REQUIREMENT: Repeat exactly the lines from the start of the records below through the line that contains "points = [vertex.co", including both.

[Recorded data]
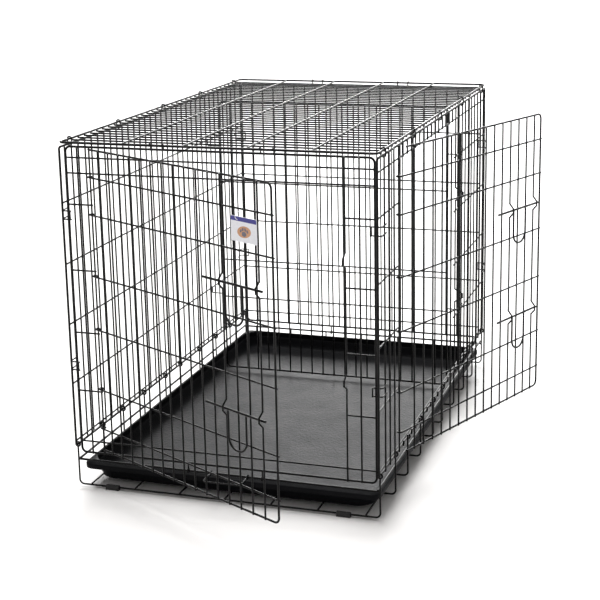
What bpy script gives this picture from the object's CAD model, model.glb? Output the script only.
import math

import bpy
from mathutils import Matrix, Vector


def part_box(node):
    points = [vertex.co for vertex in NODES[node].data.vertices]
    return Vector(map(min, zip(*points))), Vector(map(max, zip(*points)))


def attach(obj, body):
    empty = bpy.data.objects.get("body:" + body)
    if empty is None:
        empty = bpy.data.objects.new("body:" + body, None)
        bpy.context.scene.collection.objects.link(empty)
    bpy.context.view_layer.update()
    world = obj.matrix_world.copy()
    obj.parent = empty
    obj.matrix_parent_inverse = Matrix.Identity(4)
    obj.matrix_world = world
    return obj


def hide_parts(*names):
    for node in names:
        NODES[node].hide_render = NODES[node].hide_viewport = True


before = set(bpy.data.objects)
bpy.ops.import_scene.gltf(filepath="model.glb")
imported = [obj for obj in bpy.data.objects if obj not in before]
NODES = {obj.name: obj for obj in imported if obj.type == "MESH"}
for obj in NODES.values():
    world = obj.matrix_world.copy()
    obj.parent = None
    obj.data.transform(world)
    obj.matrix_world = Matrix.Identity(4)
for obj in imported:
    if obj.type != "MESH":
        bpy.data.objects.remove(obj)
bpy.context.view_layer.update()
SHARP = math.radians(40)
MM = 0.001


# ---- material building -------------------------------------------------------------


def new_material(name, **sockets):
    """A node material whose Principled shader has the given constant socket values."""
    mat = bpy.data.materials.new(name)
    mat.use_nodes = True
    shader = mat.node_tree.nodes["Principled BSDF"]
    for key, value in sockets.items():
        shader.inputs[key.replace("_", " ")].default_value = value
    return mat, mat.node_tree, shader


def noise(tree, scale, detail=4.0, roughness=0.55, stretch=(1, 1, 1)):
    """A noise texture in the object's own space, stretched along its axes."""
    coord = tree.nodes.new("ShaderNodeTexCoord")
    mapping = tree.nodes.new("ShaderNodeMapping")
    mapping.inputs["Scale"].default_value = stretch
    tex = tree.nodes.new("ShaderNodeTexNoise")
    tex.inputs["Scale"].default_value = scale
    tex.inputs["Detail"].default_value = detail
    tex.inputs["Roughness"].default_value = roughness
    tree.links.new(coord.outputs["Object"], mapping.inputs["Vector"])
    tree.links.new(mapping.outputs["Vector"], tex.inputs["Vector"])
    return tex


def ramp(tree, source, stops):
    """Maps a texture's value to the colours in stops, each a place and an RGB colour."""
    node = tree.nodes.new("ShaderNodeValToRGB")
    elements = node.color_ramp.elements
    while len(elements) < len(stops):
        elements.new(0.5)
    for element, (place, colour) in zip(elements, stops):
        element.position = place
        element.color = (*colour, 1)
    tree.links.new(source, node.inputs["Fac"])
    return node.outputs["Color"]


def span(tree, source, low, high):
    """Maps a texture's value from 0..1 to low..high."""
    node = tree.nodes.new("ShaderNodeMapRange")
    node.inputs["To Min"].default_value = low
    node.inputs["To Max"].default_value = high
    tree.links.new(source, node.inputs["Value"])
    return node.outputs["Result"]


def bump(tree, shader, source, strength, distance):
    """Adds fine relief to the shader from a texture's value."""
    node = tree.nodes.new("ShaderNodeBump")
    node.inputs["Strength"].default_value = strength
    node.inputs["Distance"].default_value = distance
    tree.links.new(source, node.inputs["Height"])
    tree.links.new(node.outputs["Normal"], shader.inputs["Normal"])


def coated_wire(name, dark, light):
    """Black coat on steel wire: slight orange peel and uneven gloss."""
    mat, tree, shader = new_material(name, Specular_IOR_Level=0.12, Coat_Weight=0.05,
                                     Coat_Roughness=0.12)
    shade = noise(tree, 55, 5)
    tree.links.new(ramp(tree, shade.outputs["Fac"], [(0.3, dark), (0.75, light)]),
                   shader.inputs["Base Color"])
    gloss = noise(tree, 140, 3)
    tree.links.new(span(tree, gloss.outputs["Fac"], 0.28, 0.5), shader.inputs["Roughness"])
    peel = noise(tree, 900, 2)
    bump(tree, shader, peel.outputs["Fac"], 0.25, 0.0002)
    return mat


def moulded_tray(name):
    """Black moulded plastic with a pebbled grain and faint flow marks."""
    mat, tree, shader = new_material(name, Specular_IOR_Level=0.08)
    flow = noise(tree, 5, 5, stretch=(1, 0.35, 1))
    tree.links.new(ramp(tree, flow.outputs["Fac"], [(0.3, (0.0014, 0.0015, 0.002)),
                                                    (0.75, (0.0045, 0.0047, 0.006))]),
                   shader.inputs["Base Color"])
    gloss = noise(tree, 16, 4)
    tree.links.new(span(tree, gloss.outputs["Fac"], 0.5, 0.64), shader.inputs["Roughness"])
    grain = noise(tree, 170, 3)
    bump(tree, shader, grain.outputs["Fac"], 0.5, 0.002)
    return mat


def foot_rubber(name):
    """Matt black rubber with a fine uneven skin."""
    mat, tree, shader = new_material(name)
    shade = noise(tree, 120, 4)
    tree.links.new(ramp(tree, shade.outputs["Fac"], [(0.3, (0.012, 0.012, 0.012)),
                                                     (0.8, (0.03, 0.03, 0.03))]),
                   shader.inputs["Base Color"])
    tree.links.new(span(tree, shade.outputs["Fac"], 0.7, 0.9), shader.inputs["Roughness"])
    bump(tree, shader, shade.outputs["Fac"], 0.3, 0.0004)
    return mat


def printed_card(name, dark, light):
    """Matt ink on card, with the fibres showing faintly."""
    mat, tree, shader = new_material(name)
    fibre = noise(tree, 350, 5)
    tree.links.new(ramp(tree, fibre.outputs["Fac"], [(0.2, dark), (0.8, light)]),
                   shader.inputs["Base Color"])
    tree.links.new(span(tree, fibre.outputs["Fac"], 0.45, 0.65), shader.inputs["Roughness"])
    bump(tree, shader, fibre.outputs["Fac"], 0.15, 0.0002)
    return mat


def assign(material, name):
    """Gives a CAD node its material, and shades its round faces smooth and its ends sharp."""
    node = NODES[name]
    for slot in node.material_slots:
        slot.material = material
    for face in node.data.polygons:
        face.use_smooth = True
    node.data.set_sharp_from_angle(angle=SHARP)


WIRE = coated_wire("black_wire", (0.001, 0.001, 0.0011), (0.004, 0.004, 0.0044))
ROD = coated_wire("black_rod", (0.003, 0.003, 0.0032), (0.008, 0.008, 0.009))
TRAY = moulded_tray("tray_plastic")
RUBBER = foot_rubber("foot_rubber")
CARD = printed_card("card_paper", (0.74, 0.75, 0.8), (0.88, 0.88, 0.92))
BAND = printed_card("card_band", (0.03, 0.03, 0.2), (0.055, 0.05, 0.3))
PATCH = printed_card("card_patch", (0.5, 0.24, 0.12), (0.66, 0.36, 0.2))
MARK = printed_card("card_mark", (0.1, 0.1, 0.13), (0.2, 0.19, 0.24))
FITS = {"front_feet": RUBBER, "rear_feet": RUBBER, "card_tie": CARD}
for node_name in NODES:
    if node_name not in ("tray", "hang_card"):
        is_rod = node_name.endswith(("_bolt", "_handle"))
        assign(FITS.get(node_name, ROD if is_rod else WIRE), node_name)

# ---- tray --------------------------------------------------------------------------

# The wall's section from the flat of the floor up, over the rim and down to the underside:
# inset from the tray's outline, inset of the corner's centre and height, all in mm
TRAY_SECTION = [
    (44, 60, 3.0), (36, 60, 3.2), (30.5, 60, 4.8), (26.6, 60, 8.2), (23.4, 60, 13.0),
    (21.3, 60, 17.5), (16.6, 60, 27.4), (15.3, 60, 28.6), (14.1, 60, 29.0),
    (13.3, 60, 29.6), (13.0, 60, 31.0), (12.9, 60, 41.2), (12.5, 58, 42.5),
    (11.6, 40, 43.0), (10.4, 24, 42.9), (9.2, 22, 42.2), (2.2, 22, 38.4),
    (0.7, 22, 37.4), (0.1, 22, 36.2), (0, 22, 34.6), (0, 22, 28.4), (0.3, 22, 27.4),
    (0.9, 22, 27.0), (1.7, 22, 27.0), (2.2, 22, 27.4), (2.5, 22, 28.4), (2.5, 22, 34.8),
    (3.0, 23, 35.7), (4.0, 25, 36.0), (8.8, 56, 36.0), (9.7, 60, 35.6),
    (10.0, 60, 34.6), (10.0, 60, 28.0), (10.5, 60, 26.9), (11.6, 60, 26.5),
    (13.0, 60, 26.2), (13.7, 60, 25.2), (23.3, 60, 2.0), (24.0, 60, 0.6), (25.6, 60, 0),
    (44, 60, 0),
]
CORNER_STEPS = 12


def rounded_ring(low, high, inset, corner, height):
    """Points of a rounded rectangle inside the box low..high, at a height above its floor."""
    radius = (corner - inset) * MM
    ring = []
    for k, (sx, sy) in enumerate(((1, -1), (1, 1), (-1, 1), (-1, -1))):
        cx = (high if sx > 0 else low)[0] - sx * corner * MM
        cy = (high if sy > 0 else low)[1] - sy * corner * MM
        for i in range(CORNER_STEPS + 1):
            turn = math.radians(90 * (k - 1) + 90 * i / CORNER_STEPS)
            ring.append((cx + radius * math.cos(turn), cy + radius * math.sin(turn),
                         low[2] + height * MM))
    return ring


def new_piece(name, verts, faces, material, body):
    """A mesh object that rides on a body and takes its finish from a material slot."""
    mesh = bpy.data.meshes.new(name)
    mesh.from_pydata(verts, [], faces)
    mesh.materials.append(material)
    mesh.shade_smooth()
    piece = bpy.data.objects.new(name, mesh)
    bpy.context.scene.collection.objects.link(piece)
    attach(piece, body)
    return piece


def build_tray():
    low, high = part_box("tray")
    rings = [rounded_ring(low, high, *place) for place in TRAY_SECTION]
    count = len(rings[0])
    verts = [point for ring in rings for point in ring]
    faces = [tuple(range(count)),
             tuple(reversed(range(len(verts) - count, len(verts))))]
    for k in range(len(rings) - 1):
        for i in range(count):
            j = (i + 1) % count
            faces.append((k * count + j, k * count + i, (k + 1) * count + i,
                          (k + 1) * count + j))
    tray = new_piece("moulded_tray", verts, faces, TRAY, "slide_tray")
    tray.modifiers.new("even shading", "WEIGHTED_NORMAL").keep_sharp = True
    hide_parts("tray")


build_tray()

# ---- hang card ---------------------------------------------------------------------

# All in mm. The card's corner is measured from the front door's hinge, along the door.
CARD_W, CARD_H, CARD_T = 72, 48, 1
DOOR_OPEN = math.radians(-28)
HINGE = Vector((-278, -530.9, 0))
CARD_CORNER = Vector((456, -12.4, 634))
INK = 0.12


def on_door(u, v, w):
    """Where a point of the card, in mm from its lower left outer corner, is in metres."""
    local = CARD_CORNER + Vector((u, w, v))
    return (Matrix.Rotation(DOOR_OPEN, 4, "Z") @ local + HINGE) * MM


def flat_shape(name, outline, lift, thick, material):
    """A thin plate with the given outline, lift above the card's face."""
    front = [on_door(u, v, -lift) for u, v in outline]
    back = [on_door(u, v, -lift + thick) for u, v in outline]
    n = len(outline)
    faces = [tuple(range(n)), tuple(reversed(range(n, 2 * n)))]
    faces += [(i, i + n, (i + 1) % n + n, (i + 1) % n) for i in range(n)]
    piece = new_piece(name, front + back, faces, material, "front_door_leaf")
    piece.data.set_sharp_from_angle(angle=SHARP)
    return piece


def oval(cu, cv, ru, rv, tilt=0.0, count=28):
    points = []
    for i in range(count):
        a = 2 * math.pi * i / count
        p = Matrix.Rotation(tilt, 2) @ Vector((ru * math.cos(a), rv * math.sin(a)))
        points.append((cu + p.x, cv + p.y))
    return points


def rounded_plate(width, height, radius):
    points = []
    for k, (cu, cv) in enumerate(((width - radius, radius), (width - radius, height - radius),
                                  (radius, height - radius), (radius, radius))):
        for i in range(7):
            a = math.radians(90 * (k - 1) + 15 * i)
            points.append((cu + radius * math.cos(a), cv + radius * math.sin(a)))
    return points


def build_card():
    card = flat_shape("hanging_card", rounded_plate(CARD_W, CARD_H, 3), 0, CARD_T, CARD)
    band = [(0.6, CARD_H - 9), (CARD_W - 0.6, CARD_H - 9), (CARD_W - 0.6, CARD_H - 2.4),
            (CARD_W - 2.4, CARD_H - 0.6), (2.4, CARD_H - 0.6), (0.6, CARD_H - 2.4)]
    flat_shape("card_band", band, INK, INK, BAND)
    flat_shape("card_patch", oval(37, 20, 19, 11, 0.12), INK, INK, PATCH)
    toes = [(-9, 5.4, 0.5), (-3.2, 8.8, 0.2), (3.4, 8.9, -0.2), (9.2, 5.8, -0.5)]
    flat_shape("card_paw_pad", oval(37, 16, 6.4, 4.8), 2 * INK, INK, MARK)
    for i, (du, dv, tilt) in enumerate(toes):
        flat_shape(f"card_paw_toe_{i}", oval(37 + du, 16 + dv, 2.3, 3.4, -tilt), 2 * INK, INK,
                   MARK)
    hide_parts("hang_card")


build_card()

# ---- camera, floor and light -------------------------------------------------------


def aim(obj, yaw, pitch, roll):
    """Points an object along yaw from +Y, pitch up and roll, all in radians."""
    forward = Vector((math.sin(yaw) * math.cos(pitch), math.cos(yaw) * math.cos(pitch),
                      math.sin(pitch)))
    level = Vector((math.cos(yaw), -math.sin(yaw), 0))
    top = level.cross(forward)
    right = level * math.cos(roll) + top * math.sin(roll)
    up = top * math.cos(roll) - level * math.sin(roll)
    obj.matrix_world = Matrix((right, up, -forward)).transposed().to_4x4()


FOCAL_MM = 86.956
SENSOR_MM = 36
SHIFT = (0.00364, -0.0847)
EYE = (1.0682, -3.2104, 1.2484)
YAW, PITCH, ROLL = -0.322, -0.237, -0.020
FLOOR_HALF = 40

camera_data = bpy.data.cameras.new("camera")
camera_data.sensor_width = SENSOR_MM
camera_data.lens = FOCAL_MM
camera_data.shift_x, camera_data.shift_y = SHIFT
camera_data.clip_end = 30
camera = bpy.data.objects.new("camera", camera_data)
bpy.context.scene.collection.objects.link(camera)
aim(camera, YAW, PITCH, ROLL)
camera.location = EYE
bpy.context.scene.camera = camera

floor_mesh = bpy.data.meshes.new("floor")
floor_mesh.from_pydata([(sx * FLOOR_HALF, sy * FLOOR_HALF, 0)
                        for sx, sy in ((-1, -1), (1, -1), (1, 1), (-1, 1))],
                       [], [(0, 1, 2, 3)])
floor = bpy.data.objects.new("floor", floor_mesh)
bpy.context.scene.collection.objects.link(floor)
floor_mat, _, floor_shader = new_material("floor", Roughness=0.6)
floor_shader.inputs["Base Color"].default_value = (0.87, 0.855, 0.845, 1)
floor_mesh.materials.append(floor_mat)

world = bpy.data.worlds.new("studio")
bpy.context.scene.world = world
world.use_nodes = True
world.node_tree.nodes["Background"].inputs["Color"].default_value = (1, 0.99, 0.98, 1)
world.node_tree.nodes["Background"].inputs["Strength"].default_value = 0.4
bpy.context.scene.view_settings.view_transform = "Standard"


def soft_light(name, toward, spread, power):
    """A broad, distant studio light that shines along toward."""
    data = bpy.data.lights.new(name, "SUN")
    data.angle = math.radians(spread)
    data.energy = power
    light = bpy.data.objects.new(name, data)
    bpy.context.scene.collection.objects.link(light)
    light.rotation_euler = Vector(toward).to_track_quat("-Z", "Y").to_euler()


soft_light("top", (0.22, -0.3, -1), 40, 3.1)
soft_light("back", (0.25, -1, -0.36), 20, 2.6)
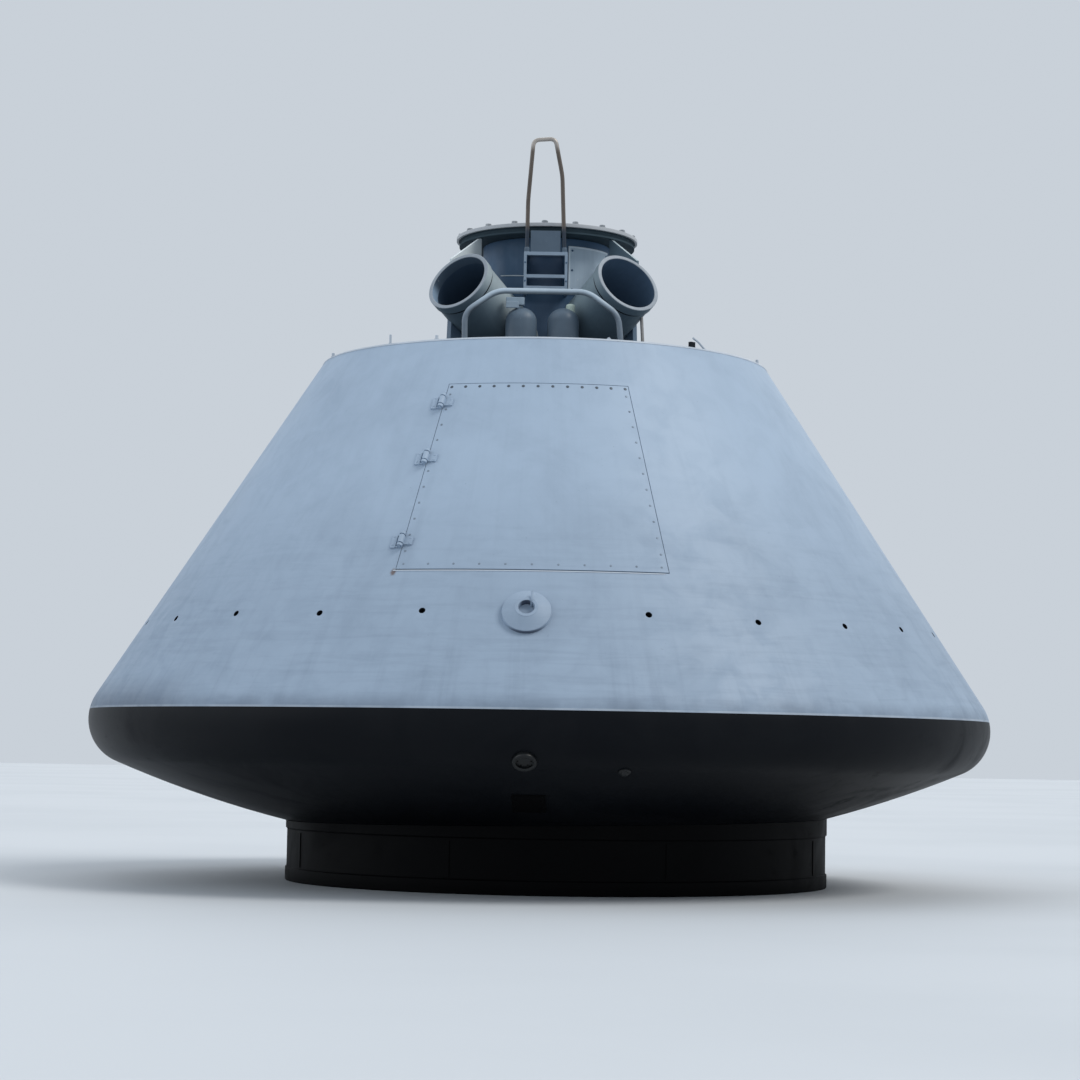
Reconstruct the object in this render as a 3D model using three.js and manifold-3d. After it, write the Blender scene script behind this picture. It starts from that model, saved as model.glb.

REPLY TO THE TASK:
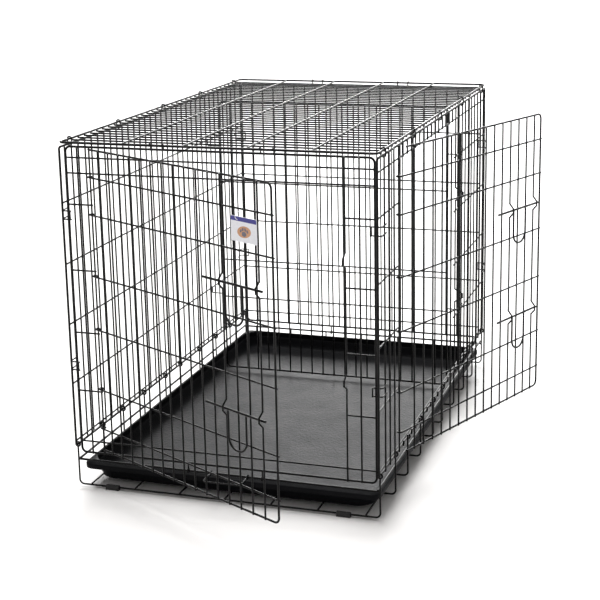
What bpy script gives this picture from the object's CAD model, model.glb? Output the script only.
import math

import bpy
from mathutils import Matrix, Vector


def part_box(node):
    points = [vertex.co for vertex in NODES[node].data.vertices]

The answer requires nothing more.